You can make up dastardly schemes to explain the prices all you want but this isn't borne out in reality. The bigger EV manufacturers here, outside of Tesla, aren't even American companies, they're South Korean and European and they're all selling their vehicles for similar prices to American companies. Tesla seems to be doing pretty well with sales, which means plenty of people are willing to pay these prices.

Additionally, apart from Tesla, there are only two American auto companies, GM and Ford, so I don't know why you think they're controlling the entire auto industry in the US.

[–] [email protected] 1 points 7 months ago

If I'm just making things up, then why are car prices so damn high and car companies are posting record profits? Tesla is only doing fine because it was the first big EV manufacturer to market and it's riding on that momentum. People willing to go with the least worst option available doesn't mean the option isn't bad. If it was a good option, then the ones offering those options wouldn't be afraid of the competition. Tesla cancelled development of a $25k model shortly before these tariffs would be announced. This is not a mere coincidence. They know that there is high demand for cheap EVs, but auto companies here much prefer fatter profit margins and the government is all too happy to protect those fatter profit margins.

Chinese companies focused on development of better and cheaper batteries and the result is that they're able to offer much cheaper EVs. Why should that be punished while the other car companies get rewarded for dragging their heels on EVs due to their comfort in selling petrol cars?

[–] [email protected] 0 points 7 months ago (1 children)

Chinese EV companies are rather profitable, with BYD making billions of yuan profit last year. On the other hand, Rivian is losing, what was it, just about $40,000 per car?

[–] [email protected] 2 points 7 months ago (1 children)

And that profit is coming straight from the government as there is no way they're making billions in profit by selling brand new cars for $10k in 2024. There is zero margin there.

[–] [email protected] 1 points 7 months ago* (last edited 7 months ago) (1 children)

They have cars from $10k to $200+k. BYD includes a bunch of brands, including the Yangwang brand which builds the $150k U8 and the $230k U9. Not to mention their busses which are used around the world.

[–] [email protected] 2 points 7 months ago (1 children)

Cool but I don't see how that's relevant to the discussion of them trying to sell $10k EVs in the US.

Nobody here is arguing to buy a $230,000 Chinese EV.

[–] [email protected] 1 points 7 months ago* (last edited 7 months ago)

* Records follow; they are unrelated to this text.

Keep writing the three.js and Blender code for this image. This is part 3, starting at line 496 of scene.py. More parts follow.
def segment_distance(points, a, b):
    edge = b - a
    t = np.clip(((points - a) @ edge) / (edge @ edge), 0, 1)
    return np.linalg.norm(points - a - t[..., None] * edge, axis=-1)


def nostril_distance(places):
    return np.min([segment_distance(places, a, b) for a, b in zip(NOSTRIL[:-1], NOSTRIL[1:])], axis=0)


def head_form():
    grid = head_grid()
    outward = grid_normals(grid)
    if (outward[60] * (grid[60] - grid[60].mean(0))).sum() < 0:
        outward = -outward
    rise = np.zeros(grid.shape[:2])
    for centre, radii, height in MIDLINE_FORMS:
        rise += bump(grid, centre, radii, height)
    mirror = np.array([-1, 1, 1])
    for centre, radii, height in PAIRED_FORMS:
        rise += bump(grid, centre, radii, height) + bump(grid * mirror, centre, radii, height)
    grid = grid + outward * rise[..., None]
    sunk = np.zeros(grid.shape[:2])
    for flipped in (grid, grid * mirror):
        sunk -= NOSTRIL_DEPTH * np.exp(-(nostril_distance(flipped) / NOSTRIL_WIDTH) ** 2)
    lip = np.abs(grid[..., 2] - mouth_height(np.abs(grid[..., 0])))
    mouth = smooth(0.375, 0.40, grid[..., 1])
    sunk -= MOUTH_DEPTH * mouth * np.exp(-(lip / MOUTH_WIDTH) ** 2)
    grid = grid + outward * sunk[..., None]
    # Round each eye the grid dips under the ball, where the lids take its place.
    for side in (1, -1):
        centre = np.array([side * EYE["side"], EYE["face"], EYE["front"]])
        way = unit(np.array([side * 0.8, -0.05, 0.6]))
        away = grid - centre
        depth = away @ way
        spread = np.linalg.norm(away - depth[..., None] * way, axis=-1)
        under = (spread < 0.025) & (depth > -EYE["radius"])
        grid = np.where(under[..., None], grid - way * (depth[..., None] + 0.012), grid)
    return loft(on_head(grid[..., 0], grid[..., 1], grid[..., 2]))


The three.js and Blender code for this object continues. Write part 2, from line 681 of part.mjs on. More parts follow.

They wouldn’t only sell $10k vehicles, and they wouldn’t only target the bottom of the market. If their actions in other countries are to be repeated, they wouldn’t sell $10k vehicles in the US, because the market isn’t nearly as competitive. It’s very likely, given the prices they’re charging elsewhere, that the lowest prices we’d see for a BYD would be $20k.

BYD currently makes ~$1,500 per vehicle, compared to Ford at $3,000, and Tesla at $5,300/vehicle. They’re lower margin, certainly, but they’re not just dumping cars at bargain bin prices.

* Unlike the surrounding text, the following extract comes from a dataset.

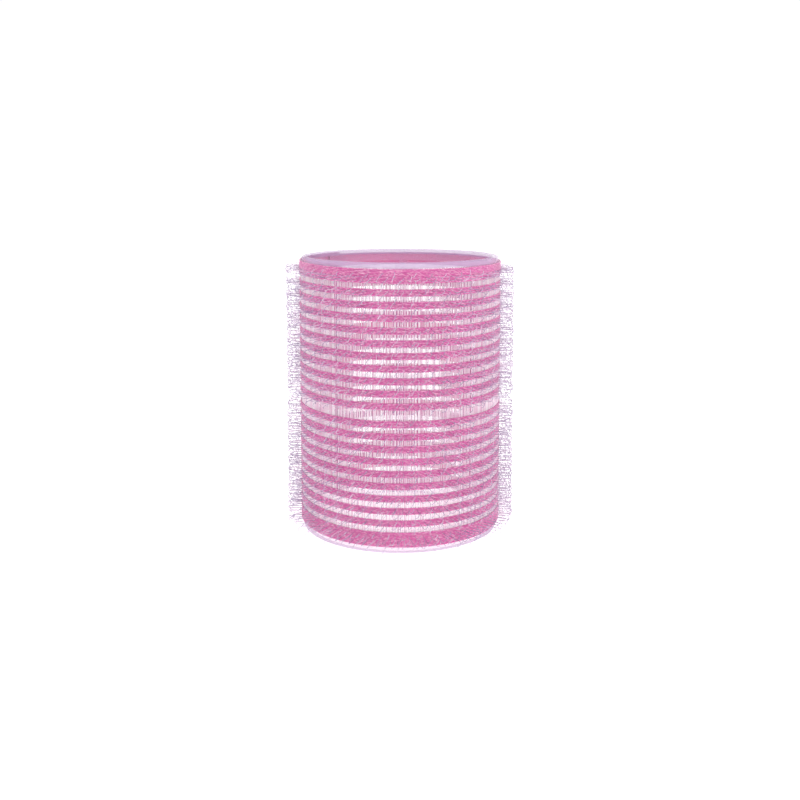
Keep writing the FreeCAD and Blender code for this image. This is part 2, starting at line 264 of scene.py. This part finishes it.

US manufacturers received 4x the subsidy that Chinese manufacturers did last year. If anyone is trying to artificially manipulate the market, it’s the place that’s blockading their competitors vehicles while pumping dozens of billions of dollars into them every year.

You would be the person complaining about Japanese cars in the 80s, to be honest, and if we listened to them, we’d all still be getting 12mpg driving V6 and V8 2 ton monstrosities that break down every 5000 miles. Many of us still do, the F-150 is the most popular car in the US after all, but the rest of us at least have the option to get high mileage, high reliability vehicles.

[–] [email protected] 14 points 7 months ago (1 children)

Maybe we should get our politicians to invest in, say, mass transit. Seems pretty obvious

[–] [email protected] 6 points 7 months ago

Why would they do that when they get bribes from automakers.